Nuestras miradas lo eran en todos los sentidos a lo cerca y a lo lejos, y era tan bonito, tan bello el panorama que infundía, placer, satisfacción y mi padre como tal y como maestro que era, me decía que si me daba cuenta, me percataba de la hermosura de la naturaleza, el urzal y los mogueros con su calor morado; el verde de los helechos, la majada, más a lo lejos del río Cea, en ambos lados y todo a lo largo la frondosa chopera, los pueblecitos, los tomillares, todo esto lo ha creado nuestro Padre Celestial y sin lugar a duda lo ha hecho para nuestro gozo, para que lo disfrutemos gratuitamente, y allí permanecimos deleitándonos largo tiempo.
Iniciamos nuestro caminar hasta llegar a nuestro hogar. Este momento fue emotivo, mi querida madre y mis hermanos, nos escuchaban y miraban con avidez, con la respiración entrecortada por la emoción, y parecía que no creían lo que contábamos; alguno corrió a anunciarlo a los vecinos.
La que nos ocupa la identificó enseguida diciendo que correspondía al rebaño de un pastor de un pueblo cercano llamado Calaveras de Abajo y él se encargó de anunciárselo. Llegándose a mi casa comprobó la muezca que era de su rebaño y que el lobo se la había hurtado en un pago denominado Los Requejos que distaba del que nos la dejó el lobo aproximadamente tres kilómetros.
Ahora podemos afirmar la rigidez de conciencia de mi padre, unida a la lógica tan eficiente que propuso al que había sido dueño de la cordera, que la iban a cortar por la mitad, y una parte para cada uno; ambos sonrientes se abrazaron quedando satisfechos y felices ¡qué tiempos aquellos tan añorados ¡.
La noticia que el señor maestro de Espinosa había realizado aquella proeza, y como el lobo la llevaba entre sus fauces viva, enseguida pensaron que tenía las crías cerca a donde la dejó, casi se la quitamos y los vecinos todos ganaderos, de Calaveras de Abajo y de Arriba llevaron a cabo una redada que culminó encontrando tres hermosos lobeznos, que su padre, el lobo llevaba viva la presa para que ellos se entrenaran en matarla, descuartizarla y comerla.
Tomaron los tres lobeznos, y como era habitual en aquellos tiempos, los metieron en una cesta que era redonda, de mimbres trenzadas, un asa y una tapa la cual permitía al girarla abrirla y cerrarla.
En los días posteriores, con los lobeznos dentro de la cesta, en algún burro los llevaban por los pueblos circundantes y todos los vecinos a modo de limosna o recompensa les daban legumbres, garbanzos, alubias, fréjoles, chorizos, tocinos, huevos… es decir, hacían el agosto.

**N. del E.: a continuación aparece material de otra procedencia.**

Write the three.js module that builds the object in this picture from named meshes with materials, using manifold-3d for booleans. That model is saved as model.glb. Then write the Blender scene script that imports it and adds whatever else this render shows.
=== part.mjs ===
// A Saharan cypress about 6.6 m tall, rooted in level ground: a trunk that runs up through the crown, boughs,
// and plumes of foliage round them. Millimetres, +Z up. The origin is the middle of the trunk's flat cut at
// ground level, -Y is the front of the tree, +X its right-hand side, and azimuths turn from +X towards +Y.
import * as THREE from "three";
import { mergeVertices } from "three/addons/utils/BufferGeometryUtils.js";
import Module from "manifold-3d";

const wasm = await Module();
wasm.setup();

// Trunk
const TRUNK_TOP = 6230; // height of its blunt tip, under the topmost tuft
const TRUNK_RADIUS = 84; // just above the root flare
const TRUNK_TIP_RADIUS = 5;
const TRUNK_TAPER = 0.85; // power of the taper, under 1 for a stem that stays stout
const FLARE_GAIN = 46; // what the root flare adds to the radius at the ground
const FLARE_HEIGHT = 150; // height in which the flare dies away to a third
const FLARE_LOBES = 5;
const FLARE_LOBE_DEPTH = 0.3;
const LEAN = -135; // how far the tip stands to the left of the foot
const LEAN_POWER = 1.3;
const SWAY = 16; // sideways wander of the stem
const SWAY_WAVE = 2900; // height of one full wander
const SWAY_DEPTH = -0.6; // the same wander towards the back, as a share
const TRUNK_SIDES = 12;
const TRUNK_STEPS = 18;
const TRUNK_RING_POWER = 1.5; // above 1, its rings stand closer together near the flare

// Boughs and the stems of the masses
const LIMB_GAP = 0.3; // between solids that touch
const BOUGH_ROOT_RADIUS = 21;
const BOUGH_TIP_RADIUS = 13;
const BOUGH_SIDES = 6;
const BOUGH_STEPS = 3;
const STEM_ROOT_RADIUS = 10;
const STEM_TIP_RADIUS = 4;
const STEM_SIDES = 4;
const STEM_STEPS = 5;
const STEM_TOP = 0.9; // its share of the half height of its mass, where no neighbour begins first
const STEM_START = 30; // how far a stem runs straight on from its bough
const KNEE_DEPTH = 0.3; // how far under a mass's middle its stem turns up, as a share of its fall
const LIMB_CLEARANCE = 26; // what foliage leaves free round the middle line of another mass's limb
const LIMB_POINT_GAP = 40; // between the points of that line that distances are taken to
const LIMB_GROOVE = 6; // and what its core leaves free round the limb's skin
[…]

Ahora cuando escribo esto a mis 83 años y de ellos haber permanecido 44 en varios Juzgados como funcionario de la Administración de Justicia, por mi mente ha pasado un hecho de índole jurídico para poder determinar a quien correspondía la pieza por mi padre adquirida, si a éste o contrariamente al propietario que había sido de ella.

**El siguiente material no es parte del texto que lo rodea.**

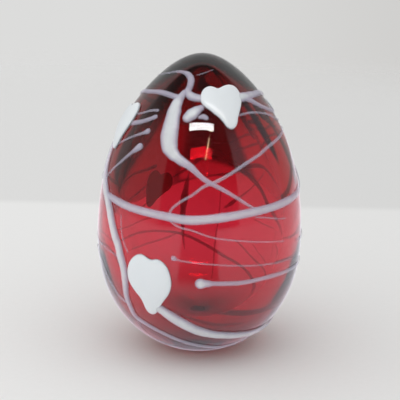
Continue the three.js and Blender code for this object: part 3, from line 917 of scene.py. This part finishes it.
class HeartForm(Enum):
    """The two outlines that the hearts were pressed to, in millimetres, from the dip round by the left."""

    SLANTING = (
        (-0.3, 6.4), (-1.6, 7.1), (-3.1, 7.6), (-5, 7.1), (-6.6, 5.5), (-7.6, 2.9), (-7.6, 1),
        (-6.7, -0.8), (-5.2, -2.4), (-3.3, -4.5), (-1.8, -6.1), (-0.5, -8), (0.7, -10),
        (2.3, -10.8), (3.9, -10.2), (5.1, -8.4), (5.7, -6.4), (6.6, -4.2), (7.8, -1.6), (8.7, 1.2),
        (9, 3.7), (8.6, 6.1), (7.2, 7.9), (5.1, 8.4), (2.8, 7.8), (1.1, 6.9),
    )
    HANGING = (
        (0.8, 8.6), (-0.9, 9), (-2.5, 9.8), (-4.6, 10), (-7.2, 8.6), (-9.4, 5.9), (-10.6, 2.2),
        (-10.3, -1.3), (-9.1, -3.8), (-7, -6.3), (-5.1, -8.4), (-4.1, -10.8), (-3.5, -13.4),
        (-2.3, -15.2), (-0.8, -15.6), (0.9, -14.6), (2.5, -12.1), (4, -9.6), (5.6, -7.3),
        (7.3, -4.8), (8.5, -1.7), (8.7, 0.9), (8.2, 3.7), (7.1, 6.4), (5.1, 8.4), (2.9, 9.1),
    )


@dataclass(frozen=True)
class Heart:
    """One heart, pressed on the skin with its point downwards: places in degrees, size against its form."""

    name: str
    azimuth: float
    latitude: float
    turn: float
    size: float
    form: HeartForm
    curve_steps: int = 6
    rise: float = 1.45 * MM
    sunk: float = 0.3 * MM
    squareness: float = 0.55
    rings: int = 33
    nudge: float = 0.1

    def outline(self) -> list[Vector]:
        """Draw the outline in the heart's own plane, in metres, from the dip round by the left lobe."""
        form = [Vector((across, up, 0)) * self.size * MM for across, up in self.form.value]
        ring = spline_through([form[-1], *form, form[0], form[1]], self.curve_steps)
        return [place for span, _, place in ring if 1 <= span <= len(form)]

    def route(self, egg: EggSkin) -> bpy.types.Curve:
        """Lay the outline flat against the skin at the heart's middle.

        Args:
            egg: The skin's sizes, which give the heart its place.

        Returns:
            The closed curve.
        """
        around, up, nudge = self.azimuth, self.latitude, self.nudge
        middle = egg.place(around, up)
        east = (egg.place(around + nudge, up) - egg.place(around - nudge, up)).normalized()
        north = (egg.place(around, up + nudge) - egg.place(around, up - nudge)).normalized()
        lean = math.radians(self.turn)
        right = east * math.cos(lean) + north * math.sin(lean)
        upward = north * math.cos(lean) - east * math.sin(lean)
        places = [middle + right * point.x + upward * point.y for point in self.outline()]
        return poly_curve(self.name, places, [1.0] * len(places), True)

    def sizes(self, egg: EggSkin) -> dict:
        """List the heart's inputs of its tree."""
        steps = self.curve_steps * len(self.form.value)
        return by_label(self) | {"Middle": egg.place(self.azimuth, self.latitude), "Steps": steps}


HEARTS = (
    Heart("heart_upper", 17.2, 51.1, 0, 1, HeartForm.SLANTING),
    Heart("heart_lower", -26.1, -9.7, 0, 1, HeartForm.HANGING),
    Heart("heart_left", -78, 39.5, 8, 1.06, HeartForm.SLANTING),
    Heart("heart_back", 212, 12.5, 11, 1, HeartForm.SLANTING),
    Heart("heart_right", 112, 43, -6, 0.7, HeartForm.SLANTING),
)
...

El pastor, el dueño le fue arrebatada la cordera de su rebaño, pastando dentro del término municipal de Canalejas, y el lugar en donde el lobo se vio obligado a dejarla; pertenecía al municipio de La Vega de Almansa.
Ello en sí, suscitaría un conflicto competencial.
Pero sobre el fondo algo he pensado y ciertamente el pastor había perdido la cordera, pues se la había robado al lobo; a él no le sería posible demostrar que el lobo lo habría hecho, pues lobos hay muchos y es harto, difícil hacerse con su filiación, su identificación.
Lo incuestionable es que se quedó sin el animal e igualmente es cierto que si no hubiera sido mi padre que ejercitaba un legítimo deporte como es la caza, la pieza sin lugar a duda había caído en medio de los tres lobeznos, que la habían matado, descuartizado y engullido.
Moraleja: dejando en el olvido estas hipótesis que yo he planteado quiero circunscribirme a la ética, a la moral y por eso cuanto antes afirmaba “la rigidez de conciencia de mi padre”, con su buen hacer hizo como Salomón partiendo a la mitad a la cordera, en este caso, mitad para el pastor y mitad para el cazador.
Así lo hizo mi padre, así lo haría yo y así debería hacerlo nuestra prole.